Em 2012, quando O Artista foi o grande vencedor do Oscar, a sensação de surpresa ou êxtase não existia. A grande nuvem que pairava sobre Los Angeles, carregada do consenso pós-cerimônia, era de que o filme de Michel Hazanavicius tratava-se mais de um labor do que de uma paixão inédita – próximo do mesmo ocorrido com Roberto Benigni e seu estridente A Vida é Bela.
Para explicar, vamos à origem do projeto: gravado e montado como um filme dos anos 20, O Artista acompanha o declínio da carreira de George Valentin (Jean Dujardin), astro do Cinema mudo que não se adapta à era dos talkies. Na chuva, fora do teatro, ele esbarra com Peppy Miller (Bérénice Bejo), e o beijo na bochecha é capturado pelos repórteres. O dia seguinte é marcado por manchetes, ávidas para descobrir quem é esta nova garota.
Ela, ao longo dos anos, tomará conta de Hollywoodland e fará a Terra das Estrelas de gato e sapato. Protagonista de uma porção de lançamentos, com prestígio e a atenção do público, Peppy se alimenta de tudo o que George sente falta. A gênese de Nasce uma Estrela está aqui, mas o roteiro se mostra menos interessado no estrelato e nos confins do ego em processo de sepultamento.
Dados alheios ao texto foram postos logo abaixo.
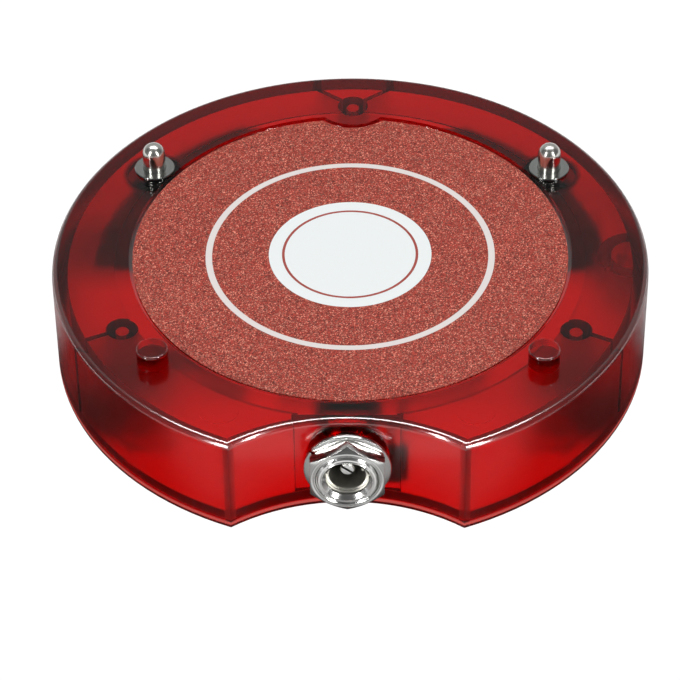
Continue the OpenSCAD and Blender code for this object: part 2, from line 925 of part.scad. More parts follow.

Hazanavicius arregaça as mangas e recria com maestria e concisão o período que retrata. A trilha sonora de Ludovic Bource destaca cada departamento, que brilham em harmonia e fazem nascer um filme de 1929 capitaneado pelas tecnologias dos anos 2010. Não tem nada de errado na manobra, e tampouco O Artista desagrada ou causa indignação.
É um filme feito com carinho e zelo. Por isso, as escolhas da Academia no Oscar 2012 estão de acordo: de um total de dez indicações, ganhou 5. Foi o Melhor Filme, junto do Melhor Ator (na primeira vez que um francês venceu a categoria). Somam-se, ainda, as vitórias em Direção, Figurino e Trilha Original.
O Artista foi o segundo e último filme mudo a vencer o Oscar, e provavelmente continuará sendo por bastante tempo, já que a Academia demonstrou ter superado o saudosismo, e busca, com raras exceções, premiar o novo, o viril e o que está na boca do povo. Longe de diminuir o legado do longa, mas sua vitória demarca certo senso de reavaliação por parte dos votantes.
Não surpreende, todavia, que os envolvidos na produção, filmada em apenas 35 dias, tenham sumido do mapa. Michel Hazanavicius lança um filme aqui e outro acolá (ele abriu Cannes alguns anos atrás e está de volta ao Festival com uma animação), mas o astro principal não recebeu atenção, figurando apenas em produções nativas e de pouca reverberação. Depois de vencer o Oscar, Dujardin (que viveu isolado em uma casa construída nos anos 30 durante as filmagens) deu uma passadinha por O Lobo de Wall Street, e só.
Na temporada de premiações, ele passou varrendo pelas cerimônias, levando Globo de Ouro, Critics Choice, SAG, BAFTA e Oscar – mas não é como se tivesse que suar para ganhar, em uma categoria com Brad Pitt, George Clooney e Gary Oldman. O diretor seguiu o mesmo destino, assim como o produtor Thomas Langmann. A diversão e a corrida de 2012 se concentrou nas demais categorias, com os prêmios de Meryl Streep, Christopher Plummer e Octavia Spencer.
A cada novo ciclo de vencedores, fica claro o quão incomum foi o ano que escolheu os franceses para subirem ao palco nas principais disputas da noite. De lá para cá, a Academia abriu espaço para as produções estrangeiras, alastrando o que Bong Joon-Ho habilmente definiu como um “prêmio muito local”. 2012 foi o ano, também, da importante vitória de Asghar Farhadi, cineasta iraniano que trilha carreira sólida, em Filme Estrangeiro.
Fica óbvio a paixão de Hazanavicius pela época que visita e embaralha, com os cenários grandiosos e a ausência de zooms, já que a tecnologia ainda não havia sido inventada. As emoções expressadas com articulação e crasso estão aqui, junto de uma visão resiliente de Cinema. Quando o protagonista sonha, o som invade o ambiente e denota o tom de pesadelo.
No fim, quando a trilha cessa e o diretor, na ficção, grita corta!, tanto Dujardin quanto Bejo conseguem fazer o suor ser sentido e cheirado através da tela. O esforço nascido do ímpeto, da amizade, do amor, da compaixão. Com uma mensagem de esperança e otimismo na era marcada pelas histórias de terror atrás dos sets de madeira e dos estúdios de som, O Artista se camufla na longa fileira de laureados, com o sorriso congelado, disposto a começar a celebração do início.